Während der Schulzeit in Bremen, hat die Klassenlehrerin mich kaum beachtet und sich kaum um mich gekümmert. Gerade wegen meiner Sprachstörung, einhergehend mit meinen Entstellungen, galt ich auch in der Schule als so abnorm, dass man mit mir oft nichts zu tun haben wollte.
Schuld von Konflikten mit anderen Kindern wurde meistens mir zugeschoben. So ist einmal ein Mitschüler hingefallen hat sich schmutzig gemacht. Die Lehrerin fragte nach dem Grund. Der Mitschüler gab als Antwort, ich hätte Schuld Als Strafe musste ich eine Strafarbeit schreiben. Durch meine Sprachbehinderung konnte ich mich nicht erklären. Ich habe insbesondere durch meine Sprachstörung immer stigmatisierende Probleme gehabt.
Die Situation gipfelte darin, dass die Klassenlehrerin im Jahr 1970 einen Antrag gestellt hat, mich ständig in die Psychiatrie einzuweisen, weil ich angeblich schwer erziehbar und aggressiv sei. Sodann musste ich die gesamten Sommerferien 1970 zur Untersuchung in der Psychiatrischen Abteilung in Bremen-Osterholz verbringen. Der Befund war, dass ich bei vernünftiger Förderung ein gutes Entwicklungspotential habe.
Nach den Sommerferien im Jahr 1970 kann ich auf ein Schulinternat für Hörgeschädigte. Es hat bei mir sehr lange gedauert, um wenigstens halbwegs in ein inneres Gleichgewicht zu kommen, was durch den räumlichen Abstand zu meinen Eltern einwenig gelang. Allerdings fehlte mir die Liebe und Zuneigung, die ein Kind in diesem Alter braucht. Wenn auch meine Großeltern sich in den Ferien nach besten Kräften bemühten, war dies weder Elternersatz, noch konnten die bestehenden Wunden bei mir hierdurch geheilt werden. Man lebte mit anderen Behinderten zusammen, weit ab von der gesellschaftlichen Normalität – am Rande der Gesellschaft. Ausgegrenzt!

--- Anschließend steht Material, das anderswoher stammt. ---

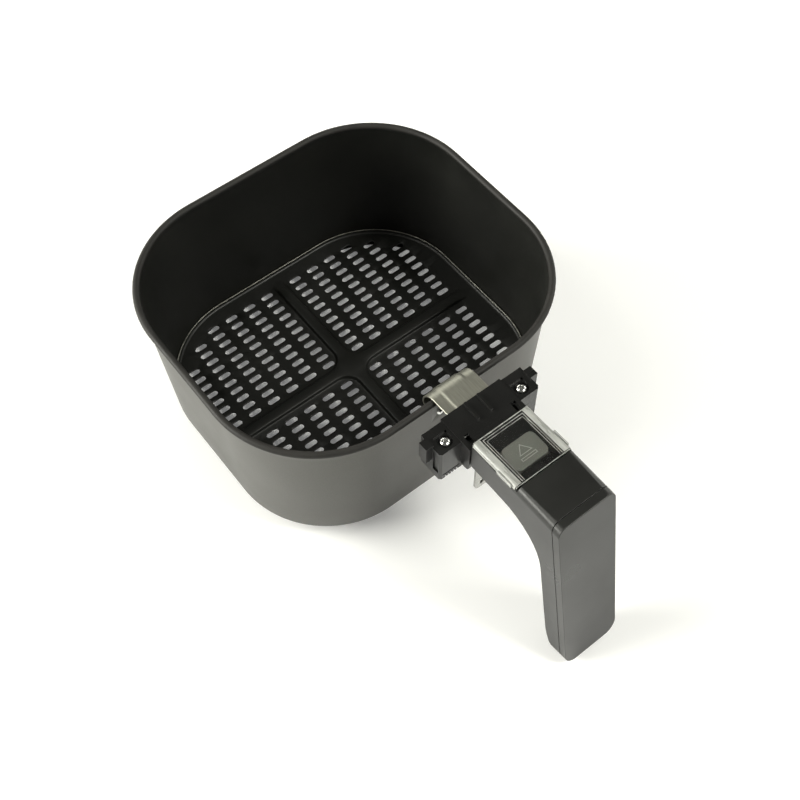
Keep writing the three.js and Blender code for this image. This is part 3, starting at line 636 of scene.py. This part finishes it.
def cross_contour(offset, reach, steps=8):
    """One line at a given distance from the cross's middle lines, in each quarter."""
    knee = CROSS_CORNER + CROSS_FOOT
    bend = arc((knee, knee), knee - offset, 270, 180, 10)
    far_x, far_y = reach
    along_x = [(far_x + (knee - far_x) * k / steps, offset) for k in range(steps)]
    along_y = [(offset, knee + (far_y - knee) * k / steps) for k in range(1, steps + 1)]
    line = along_x + bend + along_y
    return [[(sx * x, sy * y) for x, y in line] for sx in (1, -1) for sy in (1, -1)]


def slot_centres():
    centres = []
    for column, rows in enumerate(SLOT_ROWS):
        for row in range(rows):
            x = SLOT_FIRST[0] + column * SLOT_PITCH[0]
            y = SLOT_FIRST[1] + row * SLOT_PITCH[1]
            centres += [(sx * x, sy * y) for sx in (1, -1) for sy in (1, -1)]
    return centres


def slot_ring(centre, grow, steps=6):
    radius = SLOT_WIDTH / 2 + grow
    shoulder = SLOT_LENGTH / 2 - SLOT_WIDTH / 2
    right = arc((centre[0] + shoulder, centre[1]), radius, -90, 90, steps)
    left = arc((centre[0] - shoulder, centre[1]), radius, 90, 270, steps)
    return right + left


def in_slot(x, y, centre):
    shoulder = SLOT_LENGTH / 2 - SLOT_WIDTH / 2
    beyond = max(0, abs(x - centre[0]) - shoulder)
    return math.hypot(beyond, y - centre[1]) < SLOT_WIDTH / 2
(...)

Trotz allem machte ich den Hauptschulabschluss, besuchte die Fachoberschule, auf der ich den Realschulabschluss erreichte und examinierte nach verschiedenen beruflichen Stationen, zum Altenpfleger. Seit dem Jahr 1998 erhalte ich wegen erheblichster Spät- und Folgeschäden, Erwerbsunfähigkeitsrente.
Meine Mutter, die noch lebt, kümmert sich bis zum heutigen Tag um meine Brüder und um meine Schwester, aber nicht um mich. Wenn früher Geburtstage in der Familie gefeiert wurden, konnte ich nicht daran teilnehmen. Ich wurde in mein Zimmer weggesperrt und die Tür wurde abgeschlossen.
Meine Mutter wohnt heute ca. 15 Minuten von mir entfernt wenn ich sie beim Einkaufen treffe. dann grüßt sie mich noch nicht einmal. Bei meinen anderen Geschwistern ist sie immer da. Bis heute hat sie es nicht geschafft, sich mit meiner Behinderung adäquat auseinander zu setzen.
Ich bin alleine. Meine Behinderung, insbesondere mein Aussehen, beeinträchtigt mich bei der Partnersuche. Ich hätte gerne eine kleine Familie und Kinder.
Der Umfang der gesellschaftlichen Ausgrenzung ist unfassbar: In der Schulzeit wurde ich unter den Hörgeschädigten zwar aufgrund meines Aussehens gehänselt, aber nicht so schlimm wie durch nichtbehinderte Menschen. In München wurde mir mit anderen Behindertengruppen der Einlass in der Disco wegen der Behinderung verweigert. Vermieter scheuen vor einem zurück, überall wird man angestarrt.
Wie lange das mit nachlassenden Kräften von mir noch bewältigbar ist, ist völlig unklar. Gerade vor dem Alter habe ich Angst!
Um wenigstens für später feste Unterkunft zu haben, würde ich mir von einer Entschädigung eine kleine Wohnung kaufen.
Hierfür reicht die Conterganrente, die ich in ihrem Höchstsatz - 545 Euro bis zum 01.07.2008 und nunmehr 1.116 Euro - beziehe, nicht aus.